Many would argue that a car is a necessity, which may be true. But leasing a perfectly capable Toyota Camry instead of a BMW, a price difference of $250 per month, would lead to an extra $88,680, or a perpetual retirement income of $296 a month for the rest of your life.

It can be hard to think like this – remember, humans are not hardwired to think long-term – but I guarantee when you retire and must rely on the state for survival, it will be a mistake that will haunt you to your grave. 

Spending is More Expensive Than You Think

Another typical blunder is dedicating the first ten working years to “living life” and “having fun while you’re young”. While this is certainly important (youth is one of the most valuable assets that money cannot buy), failing to save enough in these early years can prove to be a life-changing mistake later on. Let’s look at an example:

Michael saved $1,000 per month from the time he turned 25 until he turned 35. Then he stopped saving but left his money in his investment account where it continued to accrue at a 7% growth rate until he retired at age 65. 

Jennifer held off and didn’t start saving until age 35. She put away $1,000 per month from her 35th birthday until she turned 45. Like Michael, she left the balance in her investment account, where it continued to accrue at a rate of 7% until age 65. 

Sam didn’t get around to investing until age 45. Still, he invested $1,000 per month for ten years, halting his savings at age 55. Then he also left his money to accrue at a 7% rate until his 65th birthday. 

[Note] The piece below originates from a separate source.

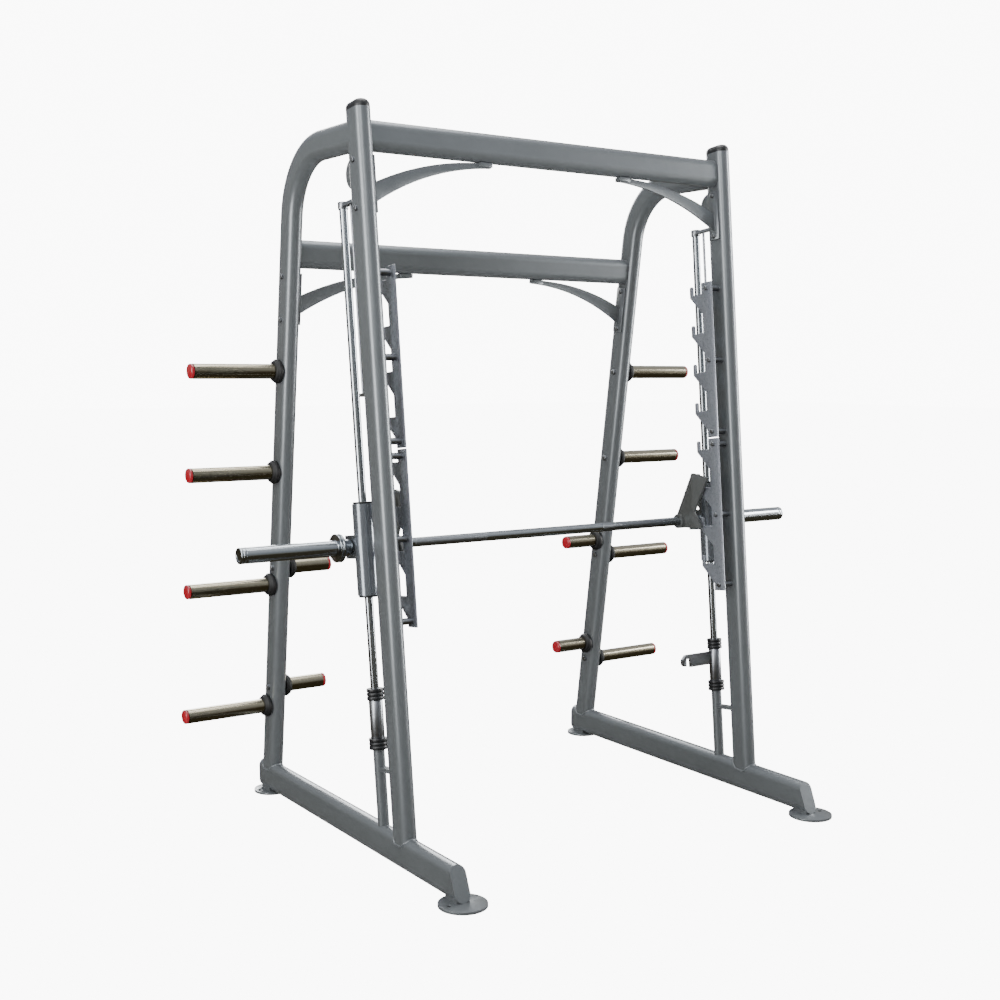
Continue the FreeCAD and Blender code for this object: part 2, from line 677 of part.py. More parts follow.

Michael, Jennifer, and Sam each saved the same amount ($120,000) over ten years. Sadly for Jennifer, and even more so for Sam, their ending balances were dramatically different. At retirement, Michael amassed $1,444,969. Jennifer attained $734,549, while Sam ended up with just $373,407. All made the same time and monetary commitments, but the outcomes were life-changing.

Just by using time to his advantage, Michael became a millionaire at retirement, despite investing the same amount over the same 10-year period. Sam, on the other hand, will have to rely on the state for the rest of his life. 

While it is almost certainly more difficult to save $1000 during your 20s than in your 30s and 40s (the prime earning years), the results speak for themselves, and sacrifices have to be made to ensure a comfortable life when you need it most.  

Enjoyment and savings are not mutually exclusive. You do not have to forgo all sense of fun and enjoyment to stow money away into savings. But a compromise must be made and made as soon as possible. 

Leasing that slightly cheaper car or mortgaging that slightly smaller first house could be the difference between financial freedom or financial hell come retirement. Experts recommend saving between 10 and 15% of your monthly paycheck into a retirement fund, although recent inflation is bringing this closer to 20%. But anything is better than nothing.

Conclusion

Whatever your position, you need to find some way of saving even $100 a month. Even this smaller sum, when saved monthly between 25 and 65, will grow to almost $200,000 at retirement. For those who are older and are yet to start saving, you still need to maximize time as best you can by contributing as much as possible. Now is the only correct time to start investing, and your future self is depending on it.